I wonder if it would be significantly easier to have an extra == None/extras == '<none>'/extra == "", so that we can have the following in a setup.py:

setup(
    ...
    extras_require={
        "<none>": ["pymarkdown"],
        "PDF":  ["ReportLab>=1.2", "RXP"],
        "reST": ["docutils>=0.3"],
    },
    ...
)

I think this may be a much smaller PEP, and a much simpler change for build systems (setuptools, poetry et al).

sinoroc · August 13, 2020, 7:44pm

I wonder if anything has to be done at all. If people are not able to follow the simple instructions to install a library with the appropriate extras, how would they manage to write the Python code needed to use the library to begin with? I am always dumbfounded that such trivial tasks are an issue at all. (Which makes me think it might be a documentation issue, more than a packaging/tooling issue.)

It seems harsh, but I feel like at least some of the burden has to be delegated to the user at some point. I’m all for providing a nice user experience, but if the user is a Python developer (even a beginner) then I believe it is safe to put the bar for entry a bit higher than one would expect for an app store for example.

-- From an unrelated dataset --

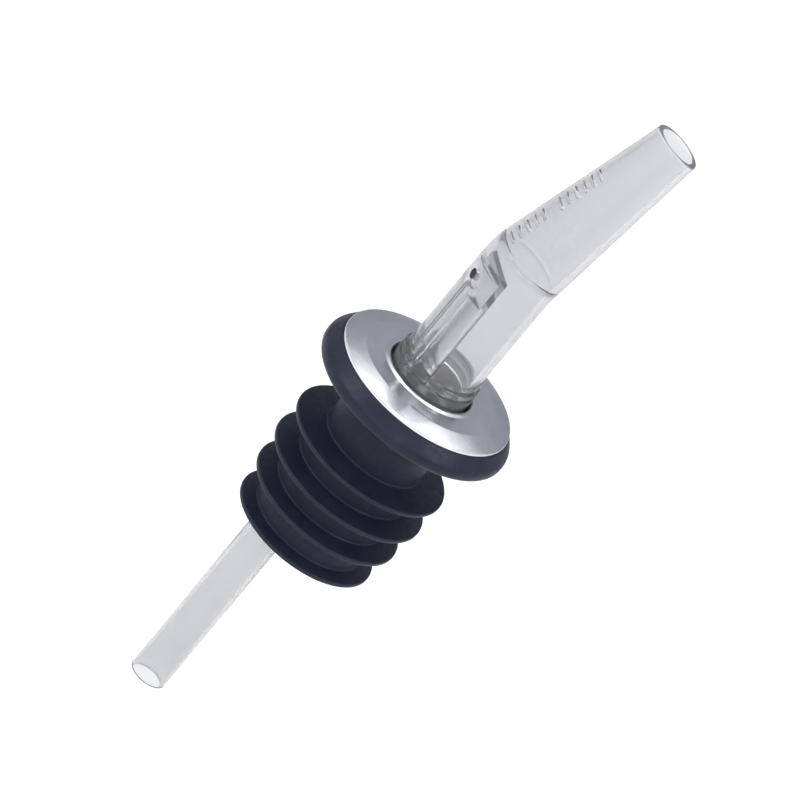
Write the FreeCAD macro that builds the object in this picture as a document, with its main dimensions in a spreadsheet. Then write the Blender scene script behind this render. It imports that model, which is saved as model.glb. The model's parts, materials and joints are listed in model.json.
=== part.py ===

In the case of PyCharm, I have never used it, so a question: Does PyCharm proposes in its UI a list of the available extras and makes it part of its search-and-install wizard or whatever is being talked about here? Because that would be essential and I would consider it a serious UX issue if it weren’t there. Maybe the burden should be pushed on PyCharm here.

Also I couldn’t find the issue with pip freeze being addressed in the suggestions.